Не всегда получалось до петухов, не получилось и в тот раз. Виктор Иванович быстро свял и вскоре уснул. Ещё затемно проснувшись, очумело поинтересовался временем и в категоричной форме потребовал найти и принести выпивку. Впервые столкнувшись с подобным, я растерялся. Попробовал «убаюкать» капризулю, отчего поэт расходился ещё пуще. Но когда в мой адрес прозвучали определения: плебей, раб и другие нелестности, разозлённый вывел его за порог и показал дорогу на Рамонь. Вечером, абсолютно безотносительно к произошедшему, интересовался он у меня по телефону делами. Можно б было подобные воспоминания-откровения отбросить и «нарисовать» общепринятую икону: тогда-то, мол, и там-то родился… но на это есть другие источники. Я же о друге хочу оставить воспоминания живые.
Ютился он тогда в своей избушке-развалюшке (что «в высокой творческой цене»…). Какое-то время у него квартировал тоже поэт Александр Гуськов. Избушка мелась и протапливалась. Гуськов жаловался на беспокойного хозяина. «В полночь, - рассказывал, - поднимется и из угла в угол ходит, ходит, бормочет, вздыхает, выходит на улицу, сам с собой разговаривает, хорошо спит, когда выпьет. Утром за реку идёт в лес, приволакивает оттуда сухостойную лесину. Растапливает печь».
Ночь звякнула в окно крылами бабочки,
И позвала за скрипнувшую дверь.
На босу ногу шлёпнувшие тапочки,
Шагнули сами в сумеречь и серь.
Скамья смахнула холодок холстинкою.
Грудь поспешила свежести вобрать
И высь долгоиграющей пластинкою
Мне стала что-то звёздное играть.
Помню, по случаю расспрашивали меня воронежские его друзья-писатели о житьи-бытьи Виктора Ивановича.
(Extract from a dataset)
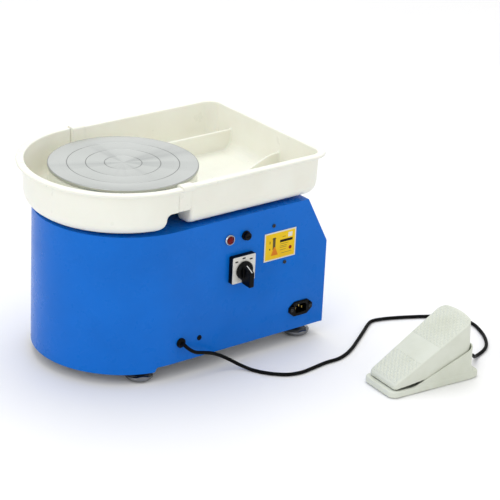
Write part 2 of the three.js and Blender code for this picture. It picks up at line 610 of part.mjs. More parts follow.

В уголке, то глядя в бумаги на столе, то поклёвывая пальцем клавиши клавиатуры, сидела безучастная ко всему на вид немолодая секретарша, привычная к табачному дыму и мужским разговорам. Когда же дошёл я до того, как лихо загудел Виктор Иванович в «трезвяк», секретарша вдруг ожила, оказавшись очень даже «участной» и участливой, оторвалась от своего, прямо скажем, нудного занятия, и вдруг совсем неожиданно: «Ух-ты, - воскликнула, - вот это мужик, настоящий мужик! Люблю таких!»
У Пушкина о толпе: …ей интересно подсмотреть как Байрон на судне… так, да не так – совсем не так! И Виктор Иванович если и пил водку… так, да не так! А я всё думаю: как можно выдержать тот напор, что чувствует, что ощущает поэт «оттуда».
Ну, зачем опять напился?
Что хорошего нашёл?
Месяц тучей подавился,
Дом-то из дому ушёл…
Ведь и видит и ощущает он мир отлично от других, и поделать с собой ничего не может. Успел выплеснуть боль на бумагу – полегчало, не успел – спасенье в водке. Ощущай он мир проще, не слышь он голос божий, не было б стихов!
Беда Виктора Ивановича, большинства его ровесников-писателей России в том, что их творческий рассвет и взлёт пришёлся на невостребованность поэзии в девяностые годы прошлого века.
А на Руси беда большая –
За власть дерутся «портфеля»,
За нас решительно решая,
Как нами править из Кремля.
И сейчас, а тогда особенно, поэзия была в вакууме. Хорошо сказано об этом времени безвременья у ныне покойного писателя Виктора Астафьева в его «Затесях». Пересказывать – только портить! На мой взгляд, этот период смахивает на смутное время начала прошлого века с семнадцатого года до середины двадцатых. Выползла тогда, как и сейчас, на свет божий такая наволочь, что не расхлебать. Культура «просела» до похабщины. Время смуты одинаково отрицательно воздействует на все слои общества.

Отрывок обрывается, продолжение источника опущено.